### SHORT TASK
Give every line below again, exactly.

### COLLECTED MATERIAL
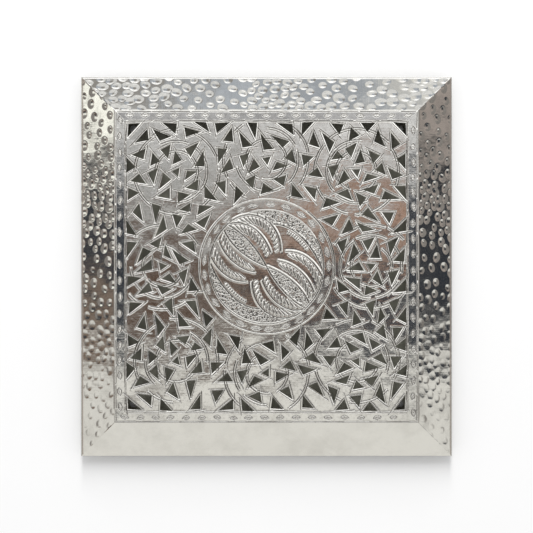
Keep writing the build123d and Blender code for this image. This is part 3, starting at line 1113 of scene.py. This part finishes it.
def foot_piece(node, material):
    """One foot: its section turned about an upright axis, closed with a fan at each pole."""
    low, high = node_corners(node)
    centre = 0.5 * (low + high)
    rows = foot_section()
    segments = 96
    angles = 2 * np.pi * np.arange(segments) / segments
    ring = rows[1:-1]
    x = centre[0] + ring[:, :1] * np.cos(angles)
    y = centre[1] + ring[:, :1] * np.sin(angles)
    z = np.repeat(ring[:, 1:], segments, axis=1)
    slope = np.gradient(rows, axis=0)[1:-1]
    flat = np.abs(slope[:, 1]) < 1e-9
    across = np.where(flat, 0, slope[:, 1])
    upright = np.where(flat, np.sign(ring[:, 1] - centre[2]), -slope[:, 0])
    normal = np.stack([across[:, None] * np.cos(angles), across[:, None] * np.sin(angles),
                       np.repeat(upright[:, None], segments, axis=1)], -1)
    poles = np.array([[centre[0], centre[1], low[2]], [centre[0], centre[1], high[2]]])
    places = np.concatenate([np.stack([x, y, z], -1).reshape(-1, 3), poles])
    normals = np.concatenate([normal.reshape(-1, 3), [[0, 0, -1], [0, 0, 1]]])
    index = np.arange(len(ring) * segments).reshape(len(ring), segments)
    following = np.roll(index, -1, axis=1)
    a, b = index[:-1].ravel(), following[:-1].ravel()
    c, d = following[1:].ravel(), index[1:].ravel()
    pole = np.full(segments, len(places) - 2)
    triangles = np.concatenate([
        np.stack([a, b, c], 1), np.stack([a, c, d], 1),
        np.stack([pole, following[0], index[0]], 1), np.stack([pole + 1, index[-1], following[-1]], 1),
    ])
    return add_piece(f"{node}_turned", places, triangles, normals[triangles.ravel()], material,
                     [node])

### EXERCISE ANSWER
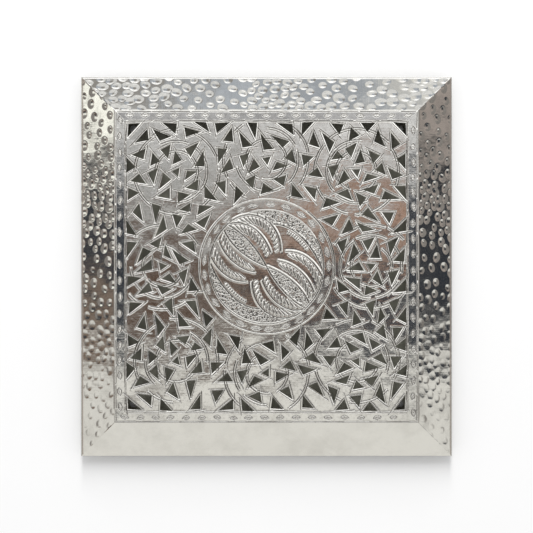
Keep writing the build123d and Blender code for this image. This is part 3, starting at line 1113 of scene.py. This part finishes it.
def foot_piece(node, material):
    """One foot: its section turned about an upright axis, closed with a fan at each pole."""
    low, high = node_corners(node)
    centre = 0.5 * (low + high)
    rows = foot_section()
    segments = 96
    angles = 2 * np.pi * np.arange(segments) / segments
    ring = rows[1:-1]
    x = centre[0] + ring[:, :1] * np.cos(angles)
    y = centre[1] + ring[:, :1] * np.sin(angles)
    z = np.repeat(ring[:, 1:], segments, axis=1)
    slope = np.gradient(rows, axis=0)[1:-1]
    flat = np.abs(slope[:, 1]) < 1e-9
    across = np.where(flat, 0, slope[:, 1])
    upright = np.where(flat, np.sign(ring[:, 1] - centre[2]), -slope[:, 0])
    normal = np.stack([across[:, None] * np.cos(angles), across[:, None] * np.sin(angles),
                       np.repeat(upright[:, None], segments, axis=1)], -1)
    poles = np.array([[centre[0], centre[1], low[2]], [centre[0], centre[1], high[2]]])
    places = np.concatenate([np.stack([x, y, z], -1).reshape(-1, 3), poles])
    normals = np.concatenate([normal.reshape(-1, 3), [[0, 0, -1], [0, 0, 1]]])
    index = np.arange(len(ring) * segments).reshape(len(ring), segments)
    following = np.roll(index, -1, axis=1)
    a, b = index[:-1].ravel(), following[:-1].ravel()
    c, d = following[1:].ravel(), index[1:].ravel()
    pole = np.full(segments, len(places) - 2)
    triangles = np.concatenate([
        np.stack([a, b, c], 1), np.stack([a, c, d], 1),
        np.stack([pole, following[0], index[0]], 1), np.stack([pole + 1, index[-1], following[-1]], 1),
    ])
    return add_piece(f"{node}_turned", places, triangles, normals[triangles.ravel()], material,
                     [node])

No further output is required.